My career accelerated when I started caring manically about numbers and measurements. And I bet yours would, too.
I used to work with an engineer who would run many A/B experiments evaluating two CDN providers, and quite literally come up with results such as
Latency p50 when sending images has improved by 7ms (-6%)
“Look what a win!” Not so fast! What was wrong with the “win” above:
-
Distribution cherry-picking: p50 improvement rocks. How is p90, p99? Those are the users that are struggling.
-
Metrics cherry-picking: What happens when sending videos. Videos are orders of magnitude bigger. If images improve by 6% but regress videos by 1%, it’s a net loss.
-
Impact. Sending an image takes hundreds of milliseconds, and 7ms is imperceptible to humans. Sure it’s desirable, but are we really moving the needle.
-
Completeness: what else changed? Cost? Contractual obligations?
-
The viewer! One user sends an image, but 100 viewers are going to watch it. How is the latency and cost on the viewer end, with 100x impact?
See the problem: As a reviewer I’m supposed to bless these results. But the improvement is small and I can’t really tell if it’s a net positive.
Let’s fix this: let’s change the process! From now on, engineers always need to report p50, p90 and p99. Hooray! Now we’ll get this:
Latency p50 improved by 7ms (-6%), p90 by 4ms (-1%), p99 increased by 1ms (+0.05%)
This is definitely more informative. But I still can’t picture it. How has the user experience changed, really? Let’s compare this to a histogram of latencies.
See this real-life recent example:

Now I understand. Everyone in the orange population is better. Some much better, and some almost the same.
We could have had the following. The orange population starts better, and the peak (the mode) is better, but then many users are worse off!

If you’ve read so far and feel more confident about these latencies… wrong again! All we said is true, but the key is that the orange distribution is bi-modal! Why would it have two peaks? Why didn’t the blue one? Answering this is harder than writing SQL or asking the LLM.
Here’s a possible explanation. Say our service is popular in the US and the EU. The Blue latency is from a provider with great service in both continents. The orange latency is from another provider which only has presence in the US. As a result, users in the US perform better, but users in the EU are worse off, creating this shape. It all checks out. We’ve learnt.
Now we can make informed decisions.
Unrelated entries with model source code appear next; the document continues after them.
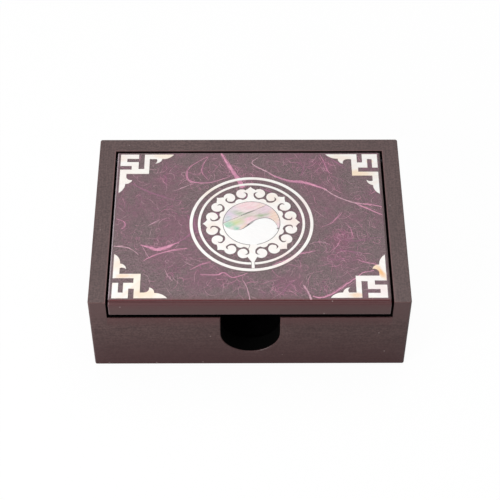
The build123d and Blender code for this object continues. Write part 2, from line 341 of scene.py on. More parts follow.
class Effects:
    """The shader node groups that several finishes share, each built once."""

    def build(self) -> None:
        """Build every group."""
        self._edge_band()
        self._rim_wear()
        self._streaks()
        self._dust()
        self._patch()
        self._bands()
        self._wisps()

    @staticmethod
    def _start(name: str, **inputs: Value) -> tuple[Graph, Sockets]:
        """Begin a group with one output named Mask.

        Args:
            name: The group's name.
            **inputs: Its inputs and their values.

        Returns:
            The group's graph and its inputs by name.
        """
        tree = bpy.data.node_groups.new(name, "ShaderNodeTree")
        for key, value in inputs.items():
            kind = "NodeSocketFloat" if isinstance(value, float) else "NodeSocketVector"
            socket = tree.interface.new_socket(key, in_out="INPUT", socket_type=kind)
            socket.default_value = value
        tree.interface.new_socket("Mask", in_out="OUTPUT", socket_type="NodeSocketFloat")
        graph = Graph(tree)
        return graph, graph.node("NodeGroupInput").outputs

    @staticmethod
    def _end(graph: Graph, mask: Socket) -> None:
        """Join the mask to the group's output."""
        graph.put(graph.node("NodeGroupOutput").inputs[0], mask)

    def _edge_band(self) -> None:
        """Mask along all edges of an upright block, with a frayed border."""
        graph, inputs = self._start(
            "edge_wear", Low=(0.0, 0.0, 0.0), High=(1.0, 1.0, 1.0), Width=1.0, Fray=0.5, Grain=1.0
        )
        gaps = graph.vector("ABSOLUTE", self._depths(graph, inputs))
        across, along, up = graph.split(gaps)
        nearer = graph.math("MINIMUM", across, along)
        farther = graph.math("MAXIMUM", across, along)
        middle = graph.math("MAXIMUM", nearer, graph.math("MINIMUM", farther, up))
        self._frayed(graph, inputs, middle)

    def _rim_wear(self) -> None:
        """Mask along the outline of an upright block's top, with a frayed border."""
        graph, inputs = self._start(
            "rim_wear", Low=(0.0, 0.0, 0.0), High=(1.0, 1.0, 1.0), Width=1.0, Fray=0.5, Grain=1.0
        )
        across, along, up = graph.split(self._depths(graph, inputs))
        outline = graph.math("ABSOLUTE", graph.math("MINIMUM", across, along))
        distance = graph.math("MAXIMUM", outline, graph.math("ABSOLUTE", up))
        self._frayed(graph, inputs, distance)

    @staticmethod
    def _depths(graph: Graph, inputs: Sockets) -> Socket:
        """Measure how deep the point lies within the block, along each axis.

        Args:
            graph: The group's graph.
            inputs: The group's inputs, with the block's corners Low and High.

        Returns:
            The depths as a vector, below 0 outside.
        """
        total = graph.vector("ADD", inputs["Low"], inputs["High"])
        centre = graph.vector("MULTIPLY", total, (0.5, 0.5, 0.5))
        half = graph.vector("SUBTRACT", inputs["High"], centre)
        reach = graph.vector("ABSOLUTE", graph.vector("SUBTRACT", graph.place(), centre))
        return graph.vector("SUBTRACT", half, reach)

    def _frayed(self, graph: Graph, inputs: Sockets, distance: Socket) -> None:
        """End a group with 1 at no distance, falling to 0 at a frayed border.

        Args:
            graph: The group's graph.
            inputs: The group's inputs, with Width, Fray and Grain.
            distance: How far the point is from the tinted edge.
        """
        ragged = graph.noise(graph.place(), inputs["Grain"], 3.0)
        shift = graph.times(graph.minus(ragged, 0.5), inputs["Fray"])
        away = graph.smooth(graph.plus(distance, shift), 0.0, inputs["Width"])
        self._end(graph, graph.rest(away))

    def _streaks(self) -> None:
        """Fine drawn-out lines, as a brush or the wood's grain leaves them."""
        graph, inputs = self._start("streaks", Stretch=(1.0, 1.0, 1.0), Fineness=1.0)
        drawn = graph.vector("MULTIPLY", graph.place(), inputs["Stretch"])
        lines = graph.noise(drawn, inputs["Fineness"], 4.0)
        self._end(graph, graph.smooth(lines, 0.3, 0.7))

    def _dust(self) -> None:
        """A few tiny specks."""
        graph, inputs = self._start("dust", Density=0.3, Size=0.1, Share=0.1)
        cells = graph.node("ShaderNodeTexVoronoi")
        graph.fed(cells, graph.place(), Scale=inputs["Density"])
        inner = graph.times(inputs["Size"], 0.5)
        off = graph.smooth(cells.outputs["Distance"], inner, inputs["Size"])
        chance = graph.split(cells.outputs["Color"])[0]
        kept = graph.math("LESS_THAN", chance, inputs["Share"])
        self._end(graph, graph.times(graph.rest(off), kept))

    def _patch(self) -> None:
        """A soft oval patch with an uneven border."""
        graph, inputs = self._start(
            "patch", Centre=(0.0, 0.0, 0.0), Stretch=(1.0, 1.0, 1.0), Angle=0.0, Radius=1.0, Fray=0.5
        )
        place = graph.place()
        offset = graph.turned(graph.vector("SUBTRACT", place, inputs["Centre"]), inputs["Angle"])
        squeezed = graph.vector("LENGTH", graph.vector("MULTIPLY", offset, inputs["Stretch"]))
        share = graph.math("DIVIDE", squeezed, inputs["Radius"])
        ragged = graph.noise(place, 0.5, 3.0, 0.6)
        shift = graph.times(graph.minus(ragged, 0.5), inputs["Fray"])
        away = graph.smooth(graph.plus(share, shift), 0.15, 1.0)
        self._end(graph, graph.rest(away))

    def _bands(self) -> None:
        """Growth bands of shell, drawn out along one direction and gently bent."""
        graph, inputs = self._start(
            "bands", Angle=0.0, Fineness=0.3, Shift=(0.0, 0.0, 0.0), Sharpness=0.2
        )
        along = graph.turned(graph.vector("ADD", graph.place(), inputs["Shift"]), inputs["Angle"])
        drawn = graph.vector("MULTIPLY", along, (0.22, 1.0, 0.2))
        bands = graph.noise(drawn, inputs["Fineness"], 3.0, 1.1)
        low = graph.minus(0.5, inputs["Sharpness"])
        high = graph.plus(0.5, inputs["Sharpness"])
        self._end(graph, graph.smooth(bands, low, high))

    def _wisps(self) -> None:
        """Hair-thin curly fibres: the level lines of a soft noise, broken up."""
        graph, inputs = self._start(
            "wisps", Fineness=0.3, Thickness=0.02, Shift=(0.0, 0.0, 0.0), Share=0.5
        )
        place = graph.vector("ADD", graph.place(), inputs["Shift"])
        hills = graph.noise(place, inputs["Fineness"], 1.5, 1.4)
        level = graph.math("ABSOLUTE", graph.minus(hills, 0.5))
        line = graph.rest(graph.smooth(level, 0.0, inputs["Thickness"]))
        breaks = graph.noise(place, graph.times(inputs["Fineness"], 1.7), 2.0)
        low = graph.minus(0.75, graph.times(inputs["Share"], 0.5))
        kept = graph.smooth(breaks, low, graph.plus(low, 0.12))
        self._end(graph, graph.times(line, kept))


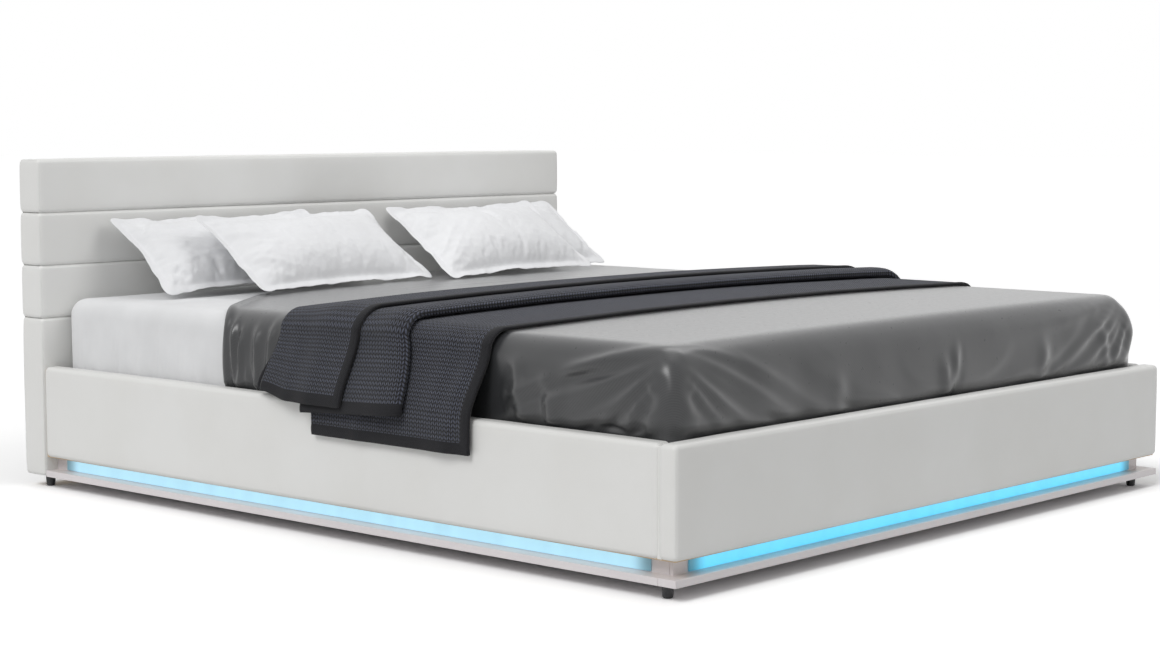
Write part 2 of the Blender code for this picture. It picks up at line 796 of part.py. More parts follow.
def build_strut(side_name, side):
    """A gas strut: a bored cylinder on the lift plate and a rod to the main arm's lever."""
    x = side * strut_middle
    run = (strut_joint[0] - strut_axle[0], strut_joint[1] - strut_axle[1])
    span = hypot(*run)
    slope = atan2(run[1], run[0])
    # The strut's own axis runs along local +Y of an empty at its lower eye.
    seat = bpy.data.objects.new("strut_seat_" + side_name, None)
    seat.location = (x, *strut_axle)
    seat.rotation_euler = (slope, 0, 0)
    PARTS.objects.link(seat)
    bore = strut_rod_radius + strut_bore_clearance
    start = strut_eye_radius - layer_gap
    name = "strut_cylinder_" + side_name
    body = add_round(name, (0, start + strut_cylinder_length / 2, 0), strut_cylinder_radius,
                     strut_cylinder_length, "Y", STEEL, sides=16)
    eye = add_round(name + "_eye", (0, 0, 0), strut_eye_radius, strut_eye_width, "X", cutter=True)
    eye_hole = add_round(name + "_eye_hole", (0, 0, 0), pin_radius + pin_clearance,
                         2 * strut_eye_width, "X", cutter=True, sides=12)
    floor = start + strut_cylinder_radius
    bore_hole = add_round(name + "_bore", (0, (floor + span) / 2, 0), bore, span - floor, "Y",
                          cutter=True, sides=12)
    join(body, eye)
    cut(body, eye_hole, bore_hole)
    rod_name = "strut_rod_" + side_name
    rod_start = floor + strut_collar_length
    rod_end = span - strut_rod_eye_radius + layer_gap
    rod = add_round(rod_name, (0, (rod_start + rod_end) / 2, 0), strut_rod_radius,
                    rod_end - rod_start, "Y", CHROME, sides=12)
    rod_eye = add_round(rod_name + "_eye", (0, span, 0), strut_rod_eye_radius, strut_eye_width,
                        "X", cutter=True)
    rod_hole = add_round(rod_name + "_eye_hole", (0, span, 0),
                         strut_pin_radius + strut_joint_clearance, 2 * strut_eye_width, "X",
                         cutter=True, sides=16)
    join(rod, rod_eye)
    cut(rod, rod_hole)
    for piece in (body, eye, eye_hole, bore_hole, rod, rod_eye, rod_hole):
        piece.parent = seat


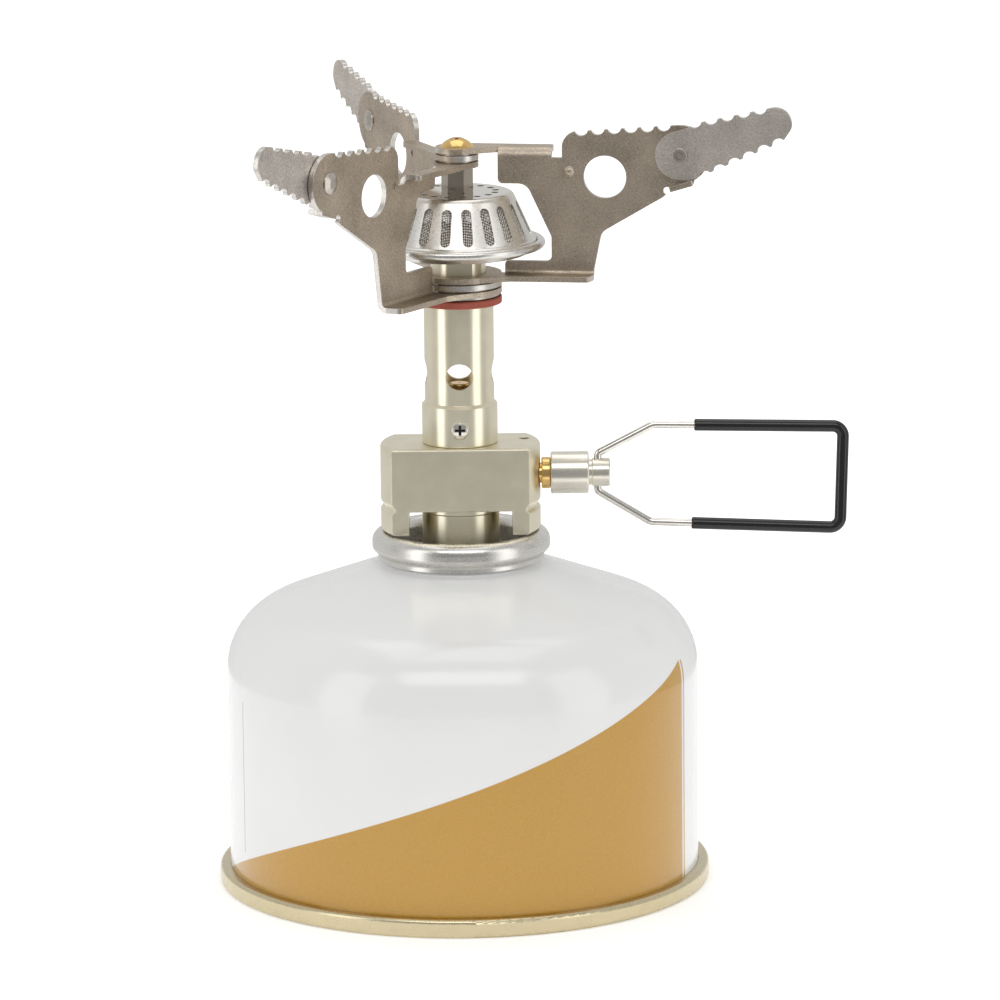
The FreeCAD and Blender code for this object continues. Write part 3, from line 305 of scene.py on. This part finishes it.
def burner_steel():
    """Satin spun steel cone with a mirror-like flat top and a hint of heat tint."""
    surface = Surface("burner_steel", STAINLESS, 1.0, 0.3)
    upward = surface.dot(surface.normal, (0.0, 0.0, 1.0))
    x, y, z = surface.parts(surface.place)
    top = surface.math("MULTIPLY", surface.ramp(upward, 0.90, 0.985),
                       surface.math("GREATER_THAN", z, CAP_FLAT_LOW))
    lines = turned_lines(surface, "z", 0.10 * MM)
    grain = surface.noise(0.5 * MM, 4.0)
    tone = surface.math("ADD", surface.math("MULTIPLY", lines, 0.4),
                        surface.math("MULTIPLY", grain, 0.6))
    steel = surface.mix(surface.ramp(tone, 0.3, 0.7), shade(STAINLESS, 0.88), shade(STAINLESS, 1.1))
    tint = surface.math("MULTIPLY", surface.ramp(z, TINT_START, TINT_END), 0.25)
    steel = surface.mix(tint, steel, HEAT_TINT)
    surface.set("Base Color", steel)
    satin = surface.ramp(tone, 0.3, 0.7, 0.24, 0.36)
    surface.set("Roughness", surface.between(top, satin, 0.07))
    surface.bump(surface.math("MULTIPLY", tone, surface.math("SUBTRACT", 1.0, top)),
                 0.003 * MM, 0.4)
    return surface.material


SCREW_HEIGHT = 84.9 * MM
SCREW_DOME = 3.2 * MM         # radius of the screws' domed heads
SCREW_DOME_CENTRE = 3.6 * MM  # how far the dome's centre lies from the column's axis
# Near-black colour of the painted shade in the screws' driver recesses.
RECESS_PAINTED_SHADE = (0.07, 0.065, 0.06)


def screw_nickel():
    """Bright domed screw whose driver recess, the part below the dome, is painted dark as shade."""
    surface = Surface("screw_nickel", NICKEL, 1.0, 0.2)
    x, y, z = surface.parts(surface.place)
    above = surface.math("SUBTRACT", z, SCREW_HEIGHT)
    off_axis = surface.math("ADD", surface.math("MULTIPLY", x, x),
                            surface.math("MULTIPLY", above, above))
    inside = surface.math("MAXIMUM", surface.math("SUBTRACT", SCREW_DOME ** 2, off_axis), 0.0)
    dome = surface.math("ADD", surface.math("SQRT", inside), SCREW_DOME_CENTRE)
    depth = surface.math("SUBTRACT", dome, surface.math("ABSOLUTE", y))
    recess = surface.ramp(depth, 0.03 * MM, 0.10 * MM)
    grain = surface.ramp(surface.noise(0.25 * MM, 2.0), 0.3, 0.7)
    bright = surface.mix(grain, shade(NICKEL, 0.92), shade(NICKEL, 1.05))
    # Painted shade: the recess below the dome is coloured near black for the shade inside it.
    surface.set("Base Color", surface.mix(recess, bright, RECESS_PAINTED_SHADE))
    surface.set("Roughness", surface.between(recess, surface.between(grain, 0.16, 0.24), 0.5))
    surface.bump(grain, 0.003 * MM, 0.4)
    return surface.material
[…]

Do we use different providers for each region? Do we prioritize US QoS over EU QoS, or do we prefer to keep the experience more balanced?
How much deeper we’ve gone just looking at the latency with care. And we haven’t even started with the rest of the problems outlined.
Employee performance review time!
Improving latency will get you a “Meets expectations”. Doing good analysis and getting valuable new insights will get you an “Exceeds expectations”. Turning this into a operationalized strategy where we serve different regions using different providers to the benefit of all will get you promoted.